→ **STATED GOAL**: Each line containing the word "three" must be reported.

→ **DATASET ENTRIES**:
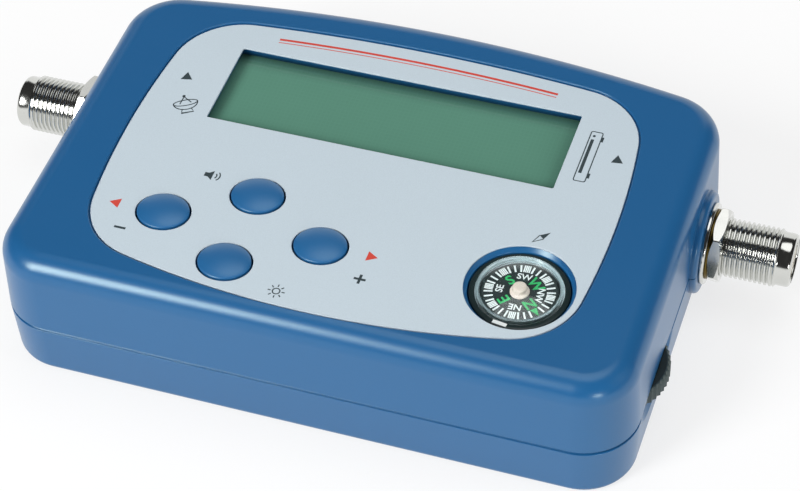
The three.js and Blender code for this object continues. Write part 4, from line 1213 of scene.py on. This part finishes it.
def sounder_symbol(line):
    """Loudspeaker with two waves, in millimetres about its middle."""
    horn = [(-1.1, -0.35), (-0.55, -0.35), (0.05, -0.85), (0.05, 0.85), (-0.55, 0.35), (-1.1, 0.35)]
    waves = [arc(0.05, 0, radius, -0.8, 0.8, 10) for radius in (0.55, 1.0)]
    return [horn, *[face for wave in waves for face in stroke(wave, line)]]


def lamp_symbol(line):
    """Lamp with rays, in millimetres about its middle."""
    rays = zip(circle(0, 0, 0.85, 8), circle(0, 0, 1.3, 8))
    return [*stroke(circle(0, 0, 0.55, 24), line, True), *[face for ray in rays for face in stroke(ray, line)]]


def needle_symbol(line):
    """Compass needle, half of it filled, in millimetres about its middle, along Y."""
    return [[(-0.5, 0), (0.5, 0), (0, 1.7)], *stroke([(-0.5, 0), (0, -1.7), (0.5, 0)], line)]


def plus_faces():
    """Plus sign in millimetres about its middle."""
    reach, half = SIGN
    arm, place = (reach - half) / 2, (reach + half) / 2
    return [rectangle(reach, half), rectangle(half, arm, 0, 0, place), rectangle(half, arm, 0, 0, -place)]


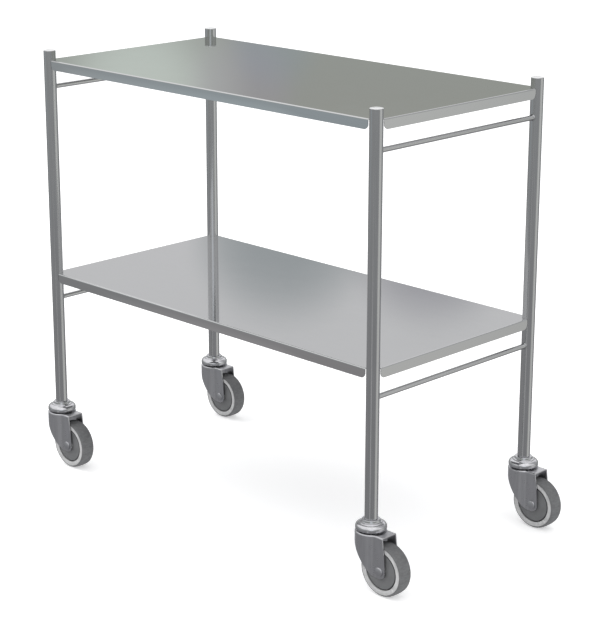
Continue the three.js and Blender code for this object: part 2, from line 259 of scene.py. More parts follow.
def add_piece(name, bm, centre, body, look, replaces=(), sheet=0, edge=0):
    """One visible piece: its mesh, finish, modifiers, CAD body and the CAD nodes it stands for."""
    slot, material = look
    bmesh.ops.recalc_face_normals(bm, faces=bm.faces)
    if sheet:
        top = max(bm.faces, key=lambda face: face.calc_center_median().z)
        if top.normal.z < 0:
            bmesh.ops.reverse_faces(bm, faces=bm.faces)
    mesh = bpy.data.meshes.new(name)
    bm.to_mesh(mesh)
    bm.free()
    mesh.transform(Matrix.Scale(MM, 4))
    for polygon in mesh.polygons:
        polygon.use_smooth = polygon.area < FLAT_FACE * MM * MM
    mesh.materials.append(material)
    piece = bpy.data.objects.new(name, mesh)
    piece.location = Vector(centre) * MM
    bpy.context.scene.collection.objects.link(piece)
    if sheet:
        thickness = piece.modifiers.new("sheet", "SOLIDIFY")
        thickness.thickness = sheet * MM
        thickness.offset = -1
        thickness.use_even_offset = True
    if edge:
        bevel = piece.modifiers.new("edges", "BEVEL")
        bevel.width = edge * MM
        bevel.segments = 3
        bevel.limit_method = "ANGLE"
        bevel.angle_limit = math.radians(BEVEL_ANGLE)
    shading = piece.modifiers.new("shading", "WEIGHTED_NORMAL")
    shading.keep_sharp = True
    if sheet:
        shading.weight = 100  # the broad faces set the normals at their rims
    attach(piece, body)
    if replaces:
        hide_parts(*replaces)
    return piece


# ---- Materials -----------------------------------------------------------------------------------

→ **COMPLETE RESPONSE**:
The three.js and Blender code for this object continues. Write part 4, from line 1213 of scene.py on. This part finishes it.
Continue the three.js and Blender code for this object: part 2, from line 259 of scene.py. More parts follow.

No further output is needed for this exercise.